Stage 4: Direct Path Recovery¶
Every directRetryIntervalSeconds (default 120s), the agent probes relayed
peers to check if direct connectivity has become available:
- Temporarily set the peer's WireGuard endpoint back to the direct address
- Wait for the next sync cycle to check WireGuard stats
- If a successful handshake is detected on the non-proxy endpoint → upgrade to direct
- If no handshake → cancel probe, resume relay, wait for next retry interval
Skipping futile probes
The agent skips direct probes for peers whose WireKubePeer.Status.NATType
is symmetric when the local node is also Symmetric NAT. This prevents
wasting cycles probing paths that cannot succeed (both sides use endpoint-
dependent mapping).
Transport Modes and NAT Type Reporting¶
Each agent publishes two transport-related fields in its WireKubePeer status:
natType — The node's detected NAT mapping behavior (cone, symmetric,
or empty if detection was inconclusive). Other agents use this to decide whether
direct P2P is possible.
peerTransports — A per-peer map recording the transport mode to each
remote peer (e.g., {"node-worker1": "direct", "node-worker7": "relay"}).
This gives full visibility into which paths use relay.
transportMode — Aggregate derived from peerTransports:
| Mode | Meaning |
|---|---|
direct |
All peers connected via direct P2P |
relay |
All peers via relay |
mixed |
Some peers direct, some relayed |
Both natType and transportMode appear as kubectl print columns (NAT, Mode)
for quick inspection: kubectl get wirekubepeers.
Each agent only updates its own node's status.
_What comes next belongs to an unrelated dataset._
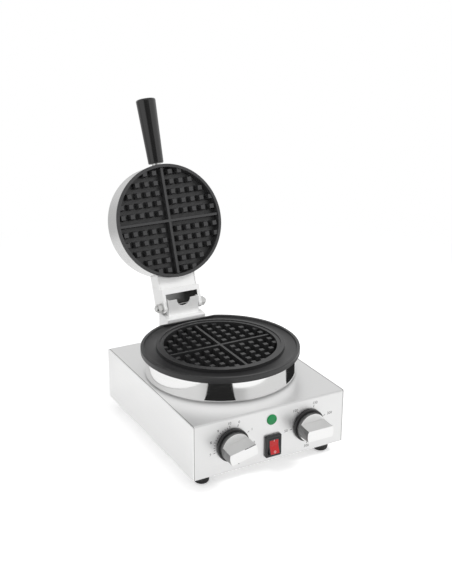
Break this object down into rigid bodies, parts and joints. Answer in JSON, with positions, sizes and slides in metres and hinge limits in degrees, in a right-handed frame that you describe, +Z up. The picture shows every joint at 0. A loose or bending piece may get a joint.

This prevents conflicting updates from multiple agents and eliminates status flapping.
Relay Protocol¶
See Relay System for the full relay protocol specification.
Performance¶
| Scenario | Typical Latency | Notes |
|---|---|---|
| Direct P2P (same VPC) | 0.5 – 2 ms | WireGuard overhead only |
| Relay (same region) | 1.5 – 3 ms | Added TCP hop through relay |
| Relay (cross-region) | 40 – 60 ms | Dominated by geographic distance |
The relay adds minimal latency within the same region because it only introduces one additional TCP hop (agent ↔ relay ↔ agent).